— Start of Listed records —

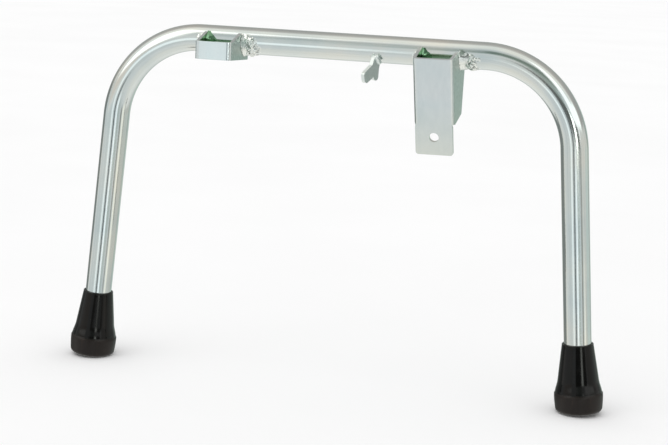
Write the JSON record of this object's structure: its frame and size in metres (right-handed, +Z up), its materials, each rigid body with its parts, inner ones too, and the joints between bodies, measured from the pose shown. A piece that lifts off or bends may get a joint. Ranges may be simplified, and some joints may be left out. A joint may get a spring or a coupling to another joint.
{
  "type": "scooter centre stand",
  "caption": "Centre stand for a small scooter: a bent zinc-plated tube with a stop bracket, a tall drilled bracket, a spring hook and push-on rubber boots.",
  "frame": {"origin": "middle of the top tube's axis, which is the axis the stand swings about", "axes": "+X to the right along the top tube, -Y to the front (the side the brackets face), +Z up, away from the boots"},
  "size_m": [0.4186, 0.0503, 0.264],
  "materials": {
    "zinc_tube": "bright zinc plate, glossy, drawn lengthwise",
    "zinc_sheet": "bright zinc plate on pressed sheet, satin",
    "weld_metal": "rough weld bead, zinc plated",
    "washer_steel": "plain pressed steel",
    "rubber": "moulded black rubber, glossy"
  },
  "bodies": {
    "frame": {"stand_tube": "zinc_tube", "stop_bracket": "zinc_sheet", "tall_bracket": "zinc_sheet", "spring_hook": "zinc_sheet", "stop_bracket_weld_left": "weld_metal", "stop_bracket_weld_right": "weld_metal", "stop_bracket_weld_inner": "weld_metal", "tall_bracket_weld_left": "weld_metal", "tall_bracket_weld_right": "weld_metal", "tall_bracket_weld_inner": "weld_metal", "spring_hook_weld_left": "weld_metal", "spring_hook_weld_right": "weld_metal"},
    "left_boot": {"left_boot": "rubber", "left_boot_washer": "washer_steel"},
    "right_boot": {"right_boot": "rubber", "right_boot_washer": "washer_steel"}
  },
  "joints": [
    {"name": "left_boot_pull", "type": "slide", "parent": "frame", "child": "left_boot", "axis": [-0.0872, 0, -0.9962], "range_m": [0, 0.05]},
    {"name": "right_boot_pull", "type": "slide", "parent": "frame", "child": "right_boot", "axis": [0.0872, 0, -0.9962], "range_m": [0, 0.05]}
  ]
}
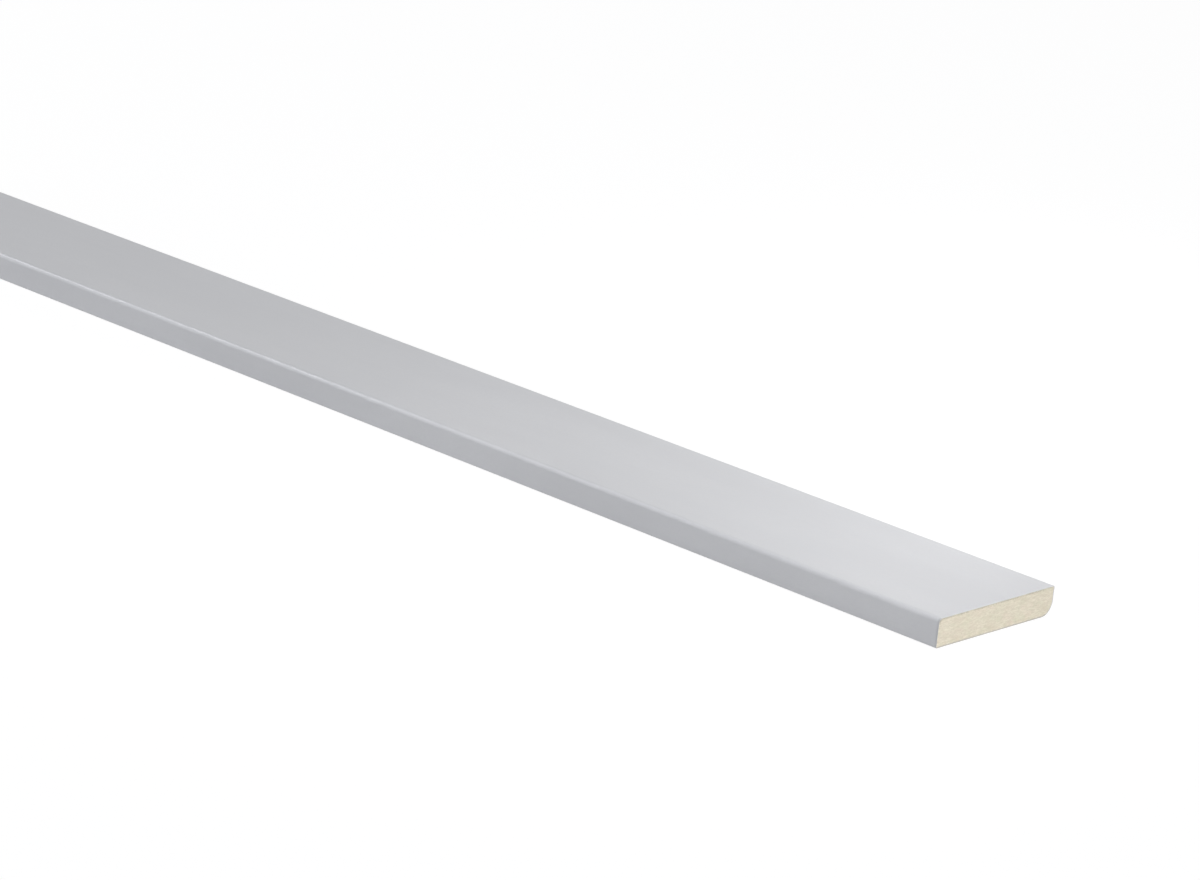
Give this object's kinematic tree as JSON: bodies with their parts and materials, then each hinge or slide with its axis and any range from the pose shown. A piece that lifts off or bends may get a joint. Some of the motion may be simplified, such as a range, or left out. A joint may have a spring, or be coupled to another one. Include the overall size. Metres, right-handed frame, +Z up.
{
  "type": "architrave moulding",
  "caption": "Flat primed fibreboard architrave with a softly rounded face edge, a deeper round along the rear edge, a flat back and square-cut ends.",
  "frame": {"origin": "middle of the flat back, on the surface that the moulding lies on", "axes": "+X along the length, +Y across the width from the front edge to the rear edge, +Z up out of the face"},
  "size_m": [2.44, 0.07, 0.012],
  "materials": {
    "primed_fibreboard": "white satin primer coat on all long sides, bare cream fibreboard on the two cut ends"
  },
  "bodies": {
    "root": {"architrave_moulding": "primed_fibreboard"}
  },
  "joints": []
}
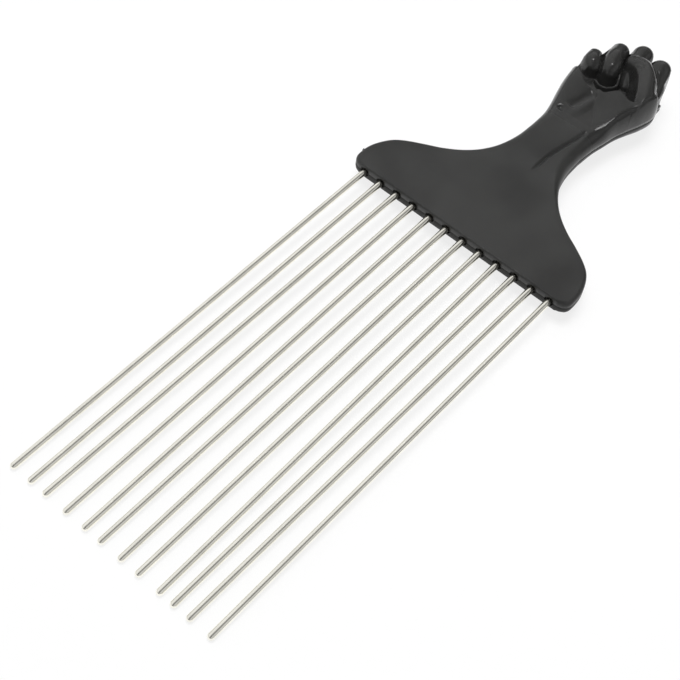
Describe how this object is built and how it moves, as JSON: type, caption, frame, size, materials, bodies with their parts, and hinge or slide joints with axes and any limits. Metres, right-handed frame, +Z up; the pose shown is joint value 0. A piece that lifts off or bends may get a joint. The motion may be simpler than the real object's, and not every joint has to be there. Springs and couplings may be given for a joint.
{
  "type": "afro pick",
  "caption": "Wire-tined afro pick with a moulded two-shell handle in the shape of a raised fist, lying on the back of the fist and the tips of its tines.",
  "frame": {"origin": "middle of the box that holds the pick, on the table that it lies on", "axes": "+X along the row of tines, towards the thumb; +Y from the tips of the tines towards the fist; +Z up from the table, out of the palm side"},
  "size_m": [0.0614, 0.1855, 0.016],
  "materials": {
    "handle_plastic": "moulded, satin on the plate and glossy on the fist",
    "tine_steel": "bright nickel plate on drawn steel wire"
  },
  "bodies": {
    "root": {"front_shell": "handle_plastic", "back_shell": "handle_plastic", "tine_01": "tine_steel", "tine_02": "tine_steel", "tine_03": "tine_steel", "tine_04": "tine_steel", "tine_05": "tine_steel", "tine_06": "tine_steel", "tine_07": "tine_steel", "tine_08": "tine_steel", "tine_09": "tine_steel", "tine_10": "tine_steel", "tine_11": "tine_steel", "tine_12": "tine_steel"}
  },
  "joints": []
}
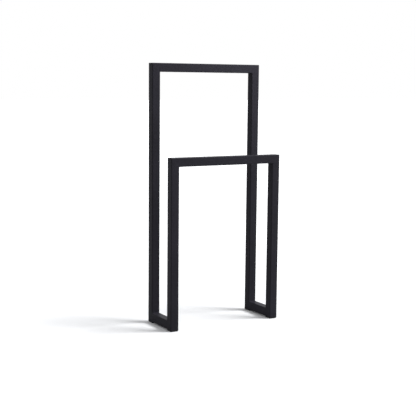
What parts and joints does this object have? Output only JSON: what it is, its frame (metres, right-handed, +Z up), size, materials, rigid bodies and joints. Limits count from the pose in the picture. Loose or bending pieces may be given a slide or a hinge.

— End of Listed records —

■ Short problem
Reproduce the data in full, exactly as presented.

■ The solution
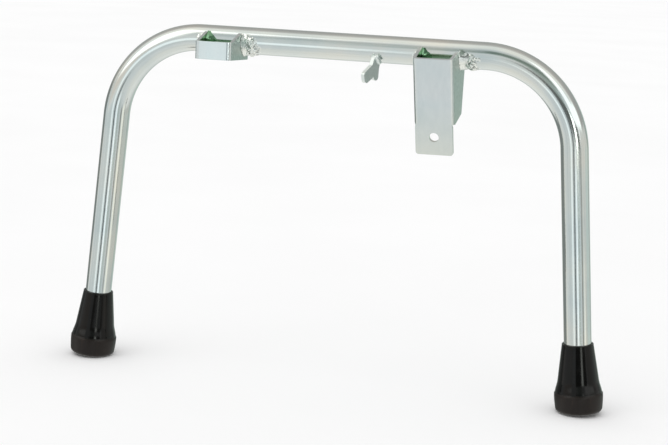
Write the JSON record of this object's structure: its frame and size in metres (right-handed, +Z up), its materials, each rigid body with its parts, inner ones too, and the joints between bodies, measured from the pose shown. A piece that lifts off or bends may get a joint. Ranges may be simplified, and some joints may be left out. A joint may get a spring or a coupling to another joint.
{
  "type": "scooter centre stand",
  "caption": "Centre stand for a small scooter: a bent zinc-plated tube with a stop bracket, a tall drilled bracket, a spring hook and push-on rubber boots.",
  "frame": {"origin": "middle of the top tube's axis, which is the axis the stand swings about", "axes": "+X to the right along the top tube, -Y to the front (the side the brackets face), +Z up, away from the boots"},
  "size_m": [0.4186, 0.0503, 0.264],
  "materials": {
    "zinc_tube": "bright zinc plate, glossy, drawn lengthwise",
    "zinc_sheet": "bright zinc plate on pressed sheet, satin",
    "weld_metal": "rough weld bead, zinc plated",
    "washer_steel": "plain pressed steel",
    "rubber": "moulded black rubber, glossy"
  },
  "bodies": {
    "frame": {"stand_tube": "zinc_tube", "stop_bracket": "zinc_sheet", "tall_bracket": "zinc_sheet", "spring_hook": "zinc_sheet", "stop_bracket_weld_left": "weld_metal", "stop_bracket_weld_right": "weld_metal", "stop_bracket_weld_inner": "weld_metal", "tall_bracket_weld_left": "weld_metal", "tall_bracket_weld_right": "weld_metal", "tall_bracket_weld_inner": "weld_metal", "spring_hook_weld_left": "weld_metal", "spring_hook_weld_right": "weld_metal"},
    "left_boot": {"left_boot": "rubber", "left_boot_washer": "washer_steel"},
    "right_boot": {"right_boot": "rubber", "right_boot_washer": "washer_steel"}
  },
  "joints": [
    {"name": "left_boot_pull", "type": "slide", "parent": "frame", "child": "left_boot", "axis": [-0.0872, 0, -0.9962], "range_m": [0, 0.05]},
    {"name": "right_boot_pull", "type": "slide", "parent": "frame", "child": "right_boot", "axis": [0.0872, 0, -0.9962], "range_m": [0, 0.05]}
  ]
}
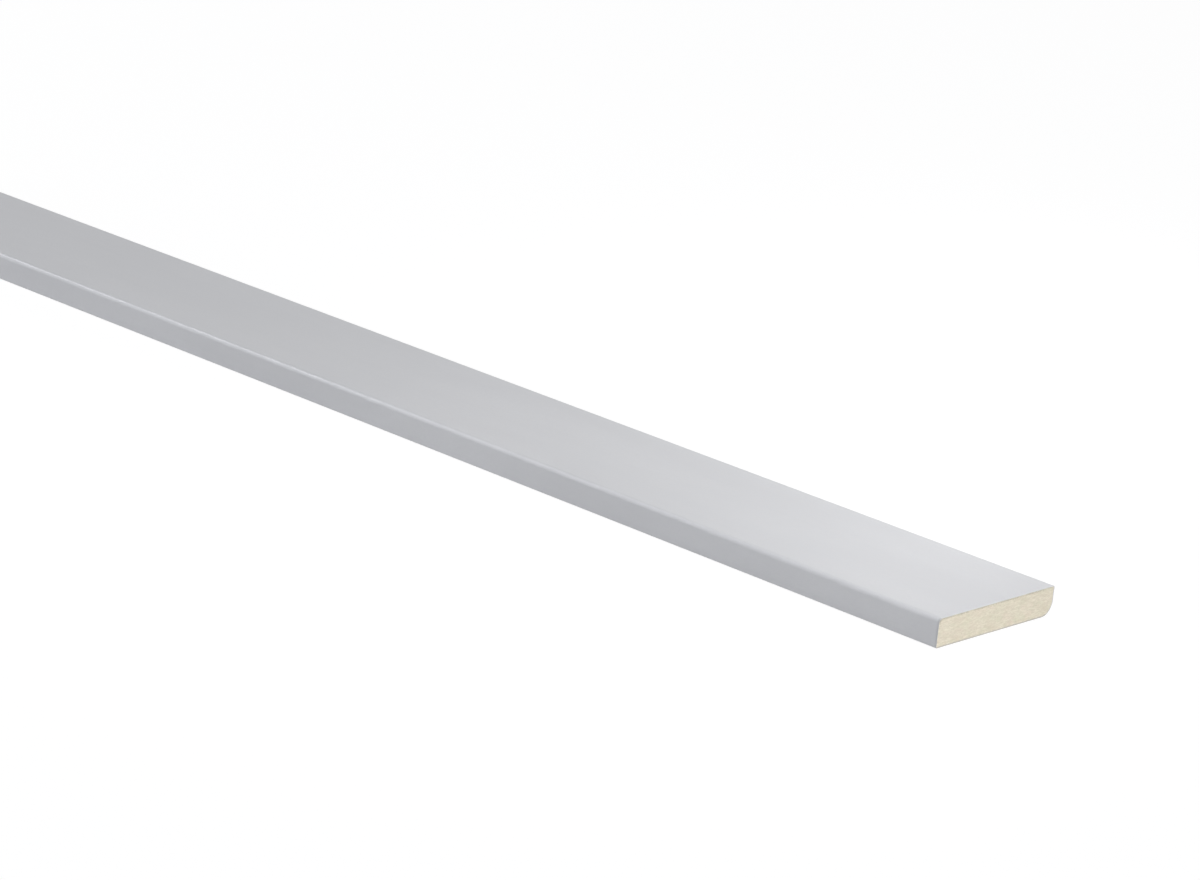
Give this object's kinematic tree as JSON: bodies with their parts and materials, then each hinge or slide with its axis and any range from the pose shown. A piece that lifts off or bends may get a joint. Some of the motion may be simplified, such as a range, or left out. A joint may have a spring, or be coupled to another one. Include the overall size. Metres, right-handed frame, +Z up.
{
  "type": "architrave moulding",
  "caption": "Flat primed fibreboard architrave with a softly rounded face edge, a deeper round along the rear edge, a flat back and square-cut ends.",
  "frame": {"origin": "middle of the flat back, on the surface that the moulding lies on", "axes": "+X along the length, +Y across the width from the front edge to the rear edge, +Z up out of the face"},
  "size_m": [2.44, 0.07, 0.012],
  "materials": {
    "primed_fibreboard": "white satin primer coat on all long sides, bare cream fibreboard on the two cut ends"
  },
  "bodies": {
    "root": {"architrave_moulding": "primed_fibreboard"}
  },
  "joints": []
}
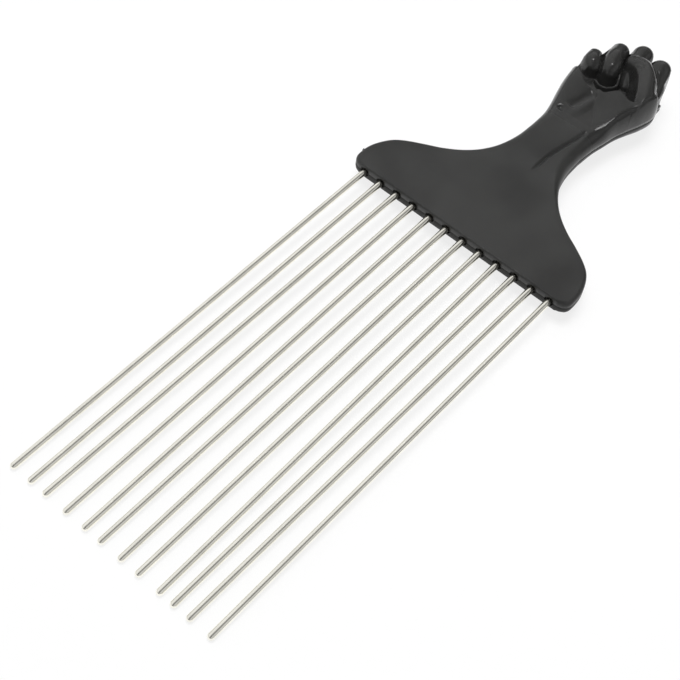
Describe how this object is built and how it moves, as JSON: type, caption, frame, size, materials, bodies with their parts, and hinge or slide joints with axes and any limits. Metres, right-handed frame, +Z up; the pose shown is joint value 0. A piece that lifts off or bends may get a joint. The motion may be simpler than the real object's, and not every joint has to be there. Springs and couplings may be given for a joint.
{
  "type": "afro pick",
  "caption": "Wire-tined afro pick with a moulded two-shell handle in the shape of a raised fist, lying on the back of the fist and the tips of its tines.",
  "frame": {"origin": "middle of the box that holds the pick, on the table that it lies on", "axes": "+X along the row of tines, towards the thumb; +Y from the tips of the tines towards the fist; +Z up from the table, out of the palm side"},
  "size_m": [0.0614, 0.1855, 0.016],
  "materials": {
    "handle_plastic": "moulded, satin on the plate and glossy on the fist",
    "tine_steel": "bright nickel plate on drawn steel wire"
  },
  "bodies": {
    "root": {"front_shell": "handle_plastic", "back_shell": "handle_plastic", "tine_01": "tine_steel", "tine_02": "tine_steel", "tine_03": "tine_steel", "tine_04": "tine_steel", "tine_05": "tine_steel", "tine_06": "tine_steel", "tine_07": "tine_steel", "tine_08": "tine_steel", "tine_09": "tine_steel", "tine_10": "tine_steel", "tine_11": "tine_steel", "tine_12": "tine_steel"}
  },
  "joints": []
}
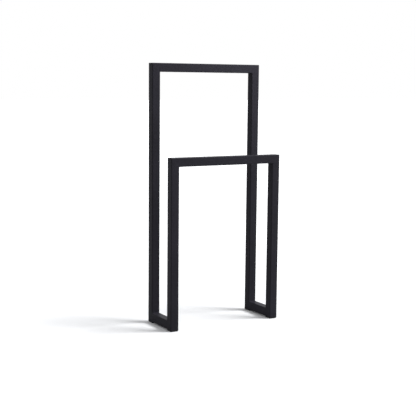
What parts and joints does this object have? Output only JSON: what it is, its frame (metres, right-handed, +Z up), size, materials, rigid bodies and joints. Limits count from the pose in the picture. Loose or bending pieces may be given a slide or a hinge.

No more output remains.